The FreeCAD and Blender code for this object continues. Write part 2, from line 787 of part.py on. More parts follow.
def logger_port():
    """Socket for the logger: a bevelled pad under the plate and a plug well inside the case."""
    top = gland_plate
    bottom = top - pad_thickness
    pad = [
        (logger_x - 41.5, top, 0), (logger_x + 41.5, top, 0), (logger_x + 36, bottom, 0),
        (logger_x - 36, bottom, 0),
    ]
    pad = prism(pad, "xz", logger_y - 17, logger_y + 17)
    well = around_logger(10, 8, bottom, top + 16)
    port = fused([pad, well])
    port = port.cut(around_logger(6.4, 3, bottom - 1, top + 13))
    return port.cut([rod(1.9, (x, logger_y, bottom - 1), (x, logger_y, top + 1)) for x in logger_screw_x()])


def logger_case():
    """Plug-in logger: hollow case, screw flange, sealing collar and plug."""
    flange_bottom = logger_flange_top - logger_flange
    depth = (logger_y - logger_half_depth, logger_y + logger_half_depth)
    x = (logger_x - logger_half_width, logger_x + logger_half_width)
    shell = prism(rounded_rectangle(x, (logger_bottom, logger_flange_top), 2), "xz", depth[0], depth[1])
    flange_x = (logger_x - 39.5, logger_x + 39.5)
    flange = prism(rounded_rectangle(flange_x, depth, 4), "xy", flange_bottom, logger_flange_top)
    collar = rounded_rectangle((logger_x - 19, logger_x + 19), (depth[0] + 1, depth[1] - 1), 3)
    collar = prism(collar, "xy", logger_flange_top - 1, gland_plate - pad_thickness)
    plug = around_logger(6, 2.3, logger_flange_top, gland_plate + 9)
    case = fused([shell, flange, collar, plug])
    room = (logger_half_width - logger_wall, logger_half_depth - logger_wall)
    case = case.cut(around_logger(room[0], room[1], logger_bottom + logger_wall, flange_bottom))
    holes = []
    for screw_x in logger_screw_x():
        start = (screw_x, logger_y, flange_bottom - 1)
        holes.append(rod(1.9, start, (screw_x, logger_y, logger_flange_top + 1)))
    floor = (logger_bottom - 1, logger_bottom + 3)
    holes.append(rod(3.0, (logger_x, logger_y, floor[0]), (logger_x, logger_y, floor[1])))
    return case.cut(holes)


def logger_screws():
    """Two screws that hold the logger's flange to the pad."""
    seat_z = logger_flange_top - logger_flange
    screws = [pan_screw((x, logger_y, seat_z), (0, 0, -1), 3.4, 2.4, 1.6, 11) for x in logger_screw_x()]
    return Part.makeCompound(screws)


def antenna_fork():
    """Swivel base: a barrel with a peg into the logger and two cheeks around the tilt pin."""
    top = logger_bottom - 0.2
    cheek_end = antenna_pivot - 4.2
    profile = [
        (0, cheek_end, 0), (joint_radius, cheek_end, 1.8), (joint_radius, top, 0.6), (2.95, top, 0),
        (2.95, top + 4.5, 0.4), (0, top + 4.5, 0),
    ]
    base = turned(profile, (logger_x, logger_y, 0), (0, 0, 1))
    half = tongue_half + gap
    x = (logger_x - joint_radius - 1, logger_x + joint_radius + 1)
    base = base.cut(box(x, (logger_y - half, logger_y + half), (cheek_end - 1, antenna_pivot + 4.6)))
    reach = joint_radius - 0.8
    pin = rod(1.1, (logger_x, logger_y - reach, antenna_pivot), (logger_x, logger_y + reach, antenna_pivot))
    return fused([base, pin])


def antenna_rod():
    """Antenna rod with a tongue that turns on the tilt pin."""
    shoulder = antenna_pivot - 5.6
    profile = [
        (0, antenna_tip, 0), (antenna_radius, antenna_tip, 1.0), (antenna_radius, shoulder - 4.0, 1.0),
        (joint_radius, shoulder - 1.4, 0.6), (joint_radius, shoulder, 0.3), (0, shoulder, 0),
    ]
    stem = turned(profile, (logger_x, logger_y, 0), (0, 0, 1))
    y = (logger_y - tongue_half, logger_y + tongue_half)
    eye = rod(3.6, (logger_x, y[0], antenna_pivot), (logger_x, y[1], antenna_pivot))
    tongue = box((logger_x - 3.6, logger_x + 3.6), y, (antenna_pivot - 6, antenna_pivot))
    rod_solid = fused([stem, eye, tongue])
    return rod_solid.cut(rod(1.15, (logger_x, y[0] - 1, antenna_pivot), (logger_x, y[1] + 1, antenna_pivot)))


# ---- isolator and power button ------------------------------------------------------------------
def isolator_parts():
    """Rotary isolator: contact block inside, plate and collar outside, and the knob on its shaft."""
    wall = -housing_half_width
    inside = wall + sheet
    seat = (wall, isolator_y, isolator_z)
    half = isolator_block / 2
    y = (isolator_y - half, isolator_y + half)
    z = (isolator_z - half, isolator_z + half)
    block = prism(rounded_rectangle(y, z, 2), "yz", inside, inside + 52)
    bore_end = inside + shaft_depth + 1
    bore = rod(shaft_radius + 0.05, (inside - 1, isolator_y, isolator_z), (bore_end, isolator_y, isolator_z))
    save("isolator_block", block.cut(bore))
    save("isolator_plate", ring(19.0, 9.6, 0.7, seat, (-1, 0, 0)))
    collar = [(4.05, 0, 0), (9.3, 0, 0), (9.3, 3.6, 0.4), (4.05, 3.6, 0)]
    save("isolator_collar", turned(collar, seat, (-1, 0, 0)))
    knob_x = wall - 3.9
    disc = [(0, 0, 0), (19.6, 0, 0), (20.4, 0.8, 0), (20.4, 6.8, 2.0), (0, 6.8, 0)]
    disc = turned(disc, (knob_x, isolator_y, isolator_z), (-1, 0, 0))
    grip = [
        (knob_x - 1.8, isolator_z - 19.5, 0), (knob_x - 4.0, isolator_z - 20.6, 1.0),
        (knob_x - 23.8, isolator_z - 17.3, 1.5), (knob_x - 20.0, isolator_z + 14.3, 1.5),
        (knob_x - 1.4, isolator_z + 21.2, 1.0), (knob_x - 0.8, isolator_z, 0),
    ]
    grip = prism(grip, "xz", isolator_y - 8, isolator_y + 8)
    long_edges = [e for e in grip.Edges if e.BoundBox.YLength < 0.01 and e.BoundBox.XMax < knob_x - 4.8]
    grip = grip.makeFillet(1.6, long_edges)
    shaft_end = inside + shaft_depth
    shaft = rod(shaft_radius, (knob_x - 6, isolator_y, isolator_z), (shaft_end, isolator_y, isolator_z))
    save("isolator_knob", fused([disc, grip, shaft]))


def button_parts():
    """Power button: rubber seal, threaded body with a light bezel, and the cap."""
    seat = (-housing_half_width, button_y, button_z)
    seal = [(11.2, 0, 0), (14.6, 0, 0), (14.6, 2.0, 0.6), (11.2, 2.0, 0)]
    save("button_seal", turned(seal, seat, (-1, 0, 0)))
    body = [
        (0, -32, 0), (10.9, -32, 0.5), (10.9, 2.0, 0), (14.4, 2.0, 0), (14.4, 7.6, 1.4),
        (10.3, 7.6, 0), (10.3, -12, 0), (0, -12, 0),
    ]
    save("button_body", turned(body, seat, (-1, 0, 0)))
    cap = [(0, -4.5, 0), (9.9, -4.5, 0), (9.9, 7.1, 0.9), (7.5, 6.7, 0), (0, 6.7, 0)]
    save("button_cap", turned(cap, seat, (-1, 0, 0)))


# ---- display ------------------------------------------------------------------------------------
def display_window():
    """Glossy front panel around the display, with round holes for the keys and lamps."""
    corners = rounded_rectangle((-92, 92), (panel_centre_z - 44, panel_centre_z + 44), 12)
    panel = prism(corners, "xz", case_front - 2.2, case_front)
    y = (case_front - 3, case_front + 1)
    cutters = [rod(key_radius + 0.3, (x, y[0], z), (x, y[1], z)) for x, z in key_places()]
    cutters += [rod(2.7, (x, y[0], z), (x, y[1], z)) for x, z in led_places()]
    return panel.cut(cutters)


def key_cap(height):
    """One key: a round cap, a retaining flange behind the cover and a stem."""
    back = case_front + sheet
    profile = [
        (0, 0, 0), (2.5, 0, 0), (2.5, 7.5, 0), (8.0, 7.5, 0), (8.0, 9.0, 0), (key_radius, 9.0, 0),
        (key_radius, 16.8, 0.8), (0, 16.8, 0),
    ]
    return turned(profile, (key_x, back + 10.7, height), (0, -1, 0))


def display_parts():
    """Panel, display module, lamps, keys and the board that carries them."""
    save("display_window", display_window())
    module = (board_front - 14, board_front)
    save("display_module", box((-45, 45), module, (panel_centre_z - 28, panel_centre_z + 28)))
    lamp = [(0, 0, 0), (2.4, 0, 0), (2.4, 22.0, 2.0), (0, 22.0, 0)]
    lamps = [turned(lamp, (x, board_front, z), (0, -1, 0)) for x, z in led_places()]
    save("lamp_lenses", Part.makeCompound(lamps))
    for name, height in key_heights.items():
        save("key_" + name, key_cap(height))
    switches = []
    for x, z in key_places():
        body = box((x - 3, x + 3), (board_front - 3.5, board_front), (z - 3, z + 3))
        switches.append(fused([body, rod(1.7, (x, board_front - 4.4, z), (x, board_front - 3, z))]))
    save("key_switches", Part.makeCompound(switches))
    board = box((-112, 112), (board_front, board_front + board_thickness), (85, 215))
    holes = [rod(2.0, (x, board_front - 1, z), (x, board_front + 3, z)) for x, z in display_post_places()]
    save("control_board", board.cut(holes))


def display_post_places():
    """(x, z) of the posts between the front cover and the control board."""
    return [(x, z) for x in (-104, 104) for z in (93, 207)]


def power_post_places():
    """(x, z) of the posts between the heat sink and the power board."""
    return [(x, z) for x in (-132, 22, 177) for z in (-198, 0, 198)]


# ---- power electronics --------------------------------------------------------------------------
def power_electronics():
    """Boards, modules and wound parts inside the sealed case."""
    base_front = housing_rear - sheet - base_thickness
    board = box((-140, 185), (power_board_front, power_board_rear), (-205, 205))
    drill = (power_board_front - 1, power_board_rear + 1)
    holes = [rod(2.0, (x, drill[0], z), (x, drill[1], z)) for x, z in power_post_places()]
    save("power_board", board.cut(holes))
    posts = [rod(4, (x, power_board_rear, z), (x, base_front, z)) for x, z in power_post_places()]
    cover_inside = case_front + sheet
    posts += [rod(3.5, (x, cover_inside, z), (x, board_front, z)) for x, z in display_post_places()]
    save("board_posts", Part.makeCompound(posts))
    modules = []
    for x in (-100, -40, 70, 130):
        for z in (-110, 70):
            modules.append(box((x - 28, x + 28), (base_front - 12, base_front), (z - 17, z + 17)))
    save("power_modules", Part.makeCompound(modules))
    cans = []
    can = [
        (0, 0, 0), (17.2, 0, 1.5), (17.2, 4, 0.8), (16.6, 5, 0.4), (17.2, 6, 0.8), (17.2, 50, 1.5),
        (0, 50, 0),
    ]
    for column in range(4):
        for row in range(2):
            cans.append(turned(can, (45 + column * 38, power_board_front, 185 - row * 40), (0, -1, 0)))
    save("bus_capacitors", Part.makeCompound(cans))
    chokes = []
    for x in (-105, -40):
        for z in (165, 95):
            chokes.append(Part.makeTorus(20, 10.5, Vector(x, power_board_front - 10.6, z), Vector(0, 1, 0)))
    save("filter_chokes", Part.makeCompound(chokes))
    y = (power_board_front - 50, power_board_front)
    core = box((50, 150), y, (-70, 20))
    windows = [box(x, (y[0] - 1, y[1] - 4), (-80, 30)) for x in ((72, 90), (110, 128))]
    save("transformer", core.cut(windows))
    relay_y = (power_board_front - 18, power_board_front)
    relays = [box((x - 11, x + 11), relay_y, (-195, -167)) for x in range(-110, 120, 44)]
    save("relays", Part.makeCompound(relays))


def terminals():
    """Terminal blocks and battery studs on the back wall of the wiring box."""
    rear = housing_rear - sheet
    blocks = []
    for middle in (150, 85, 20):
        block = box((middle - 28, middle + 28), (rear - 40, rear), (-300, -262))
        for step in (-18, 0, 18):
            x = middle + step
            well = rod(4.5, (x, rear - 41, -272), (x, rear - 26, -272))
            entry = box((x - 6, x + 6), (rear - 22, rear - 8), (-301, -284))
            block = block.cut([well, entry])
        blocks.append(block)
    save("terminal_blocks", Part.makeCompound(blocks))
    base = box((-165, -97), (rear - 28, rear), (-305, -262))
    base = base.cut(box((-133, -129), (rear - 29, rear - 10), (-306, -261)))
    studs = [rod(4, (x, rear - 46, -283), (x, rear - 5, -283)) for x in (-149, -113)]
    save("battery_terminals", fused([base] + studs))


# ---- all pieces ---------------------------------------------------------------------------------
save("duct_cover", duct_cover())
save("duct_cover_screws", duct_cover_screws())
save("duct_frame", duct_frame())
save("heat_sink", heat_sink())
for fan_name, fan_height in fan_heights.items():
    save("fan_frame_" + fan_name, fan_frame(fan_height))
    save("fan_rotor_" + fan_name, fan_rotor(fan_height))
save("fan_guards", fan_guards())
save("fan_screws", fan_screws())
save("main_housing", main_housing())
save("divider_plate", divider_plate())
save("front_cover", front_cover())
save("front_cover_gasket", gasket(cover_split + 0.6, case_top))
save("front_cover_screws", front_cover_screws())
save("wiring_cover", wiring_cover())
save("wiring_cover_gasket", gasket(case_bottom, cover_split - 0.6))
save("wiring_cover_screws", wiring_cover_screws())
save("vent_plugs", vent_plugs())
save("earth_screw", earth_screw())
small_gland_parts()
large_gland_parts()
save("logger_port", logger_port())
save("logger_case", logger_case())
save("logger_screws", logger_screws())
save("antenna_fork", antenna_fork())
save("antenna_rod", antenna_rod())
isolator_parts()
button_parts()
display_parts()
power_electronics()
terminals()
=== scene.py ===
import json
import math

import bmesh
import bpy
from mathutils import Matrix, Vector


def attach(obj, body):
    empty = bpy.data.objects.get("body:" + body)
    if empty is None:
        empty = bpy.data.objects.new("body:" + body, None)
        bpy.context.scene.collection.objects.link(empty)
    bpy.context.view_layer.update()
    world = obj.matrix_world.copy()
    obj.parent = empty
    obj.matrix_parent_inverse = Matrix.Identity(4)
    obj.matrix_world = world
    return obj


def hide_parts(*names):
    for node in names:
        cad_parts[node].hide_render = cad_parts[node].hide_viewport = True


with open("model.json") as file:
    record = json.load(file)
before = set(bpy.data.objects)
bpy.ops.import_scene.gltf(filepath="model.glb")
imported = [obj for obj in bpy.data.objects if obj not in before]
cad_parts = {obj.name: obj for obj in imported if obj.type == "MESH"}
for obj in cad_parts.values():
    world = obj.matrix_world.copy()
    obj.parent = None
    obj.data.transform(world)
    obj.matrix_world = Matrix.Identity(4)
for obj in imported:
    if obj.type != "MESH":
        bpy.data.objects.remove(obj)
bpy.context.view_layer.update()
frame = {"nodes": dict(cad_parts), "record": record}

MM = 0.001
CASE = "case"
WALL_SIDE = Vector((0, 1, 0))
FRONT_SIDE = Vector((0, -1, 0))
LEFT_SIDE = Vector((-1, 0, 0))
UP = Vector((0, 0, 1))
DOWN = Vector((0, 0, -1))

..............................

> [What is needed] The lines to be given again exactly are those from the one containing "# ---- all pieces" up to and including the one containing "obj.parent = None".

> [Output]
# ---- all pieces ---------------------------------------------------------------------------------
save("duct_cover", duct_cover())
save("duct_cover_screws", duct_cover_screws())
save("duct_frame", duct_frame())
save("heat_sink", heat_sink())
for fan_name, fan_height in fan_heights.items():
    save("fan_frame_" + fan_name, fan_frame(fan_height))
    save("fan_rotor_" + fan_name, fan_rotor(fan_height))
save("fan_guards", fan_guards())
save("fan_screws", fan_screws())
save("main_housing", main_housing())
save("divider_plate", divider_plate())
save("front_cover", front_cover())
save("front_cover_gasket", gasket(cover_split + 0.6, case_top))
save("front_cover_screws", front_cover_screws())
save("wiring_cover", wiring_cover())
save("wiring_cover_gasket", gasket(case_bottom, cover_split - 0.6))
save("wiring_cover_screws", wiring_cover_screws())
save("vent_plugs", vent_plugs())
save("earth_screw", earth_screw())
small_gland_parts()
large_gland_parts()
save("logger_port", logger_port())
save("logger_case", logger_case())
save("logger_screws", logger_screws())
save("antenna_fork", antenna_fork())
save("antenna_rod", antenna_rod())
isolator_parts()
button_parts()
display_parts()
power_electronics()
terminals()
=== scene.py ===
import json
import math

import bmesh
import bpy
from mathutils import Matrix, Vector


def attach(obj, body):
    empty = bpy.data.objects.get("body:" + body)
    if empty is None:
        empty = bpy.data.objects.new("body:" + body, None)
        bpy.context.scene.collection.objects.link(empty)
    bpy.context.view_layer.update()
    world = obj.matrix_world.copy()
    obj.parent = empty
    obj.matrix_parent_inverse = Matrix.Identity(4)
    obj.matrix_world = world
    return obj


def hide_parts(*names):
    for node in names:
        cad_parts[node].hide_render = cad_parts[node].hide_viewport = True


with open("model.json") as file:
    record = json.load(file)
before = set(bpy.data.objects)
bpy.ops.import_scene.gltf(filepath="model.glb")
imported = [obj for obj in bpy.data.objects if obj not in before]
cad_parts = {obj.name: obj for obj in imported if obj.type == "MESH"}
for obj in cad_parts.values():
    world = obj.matrix_world.copy()
    obj.parent = None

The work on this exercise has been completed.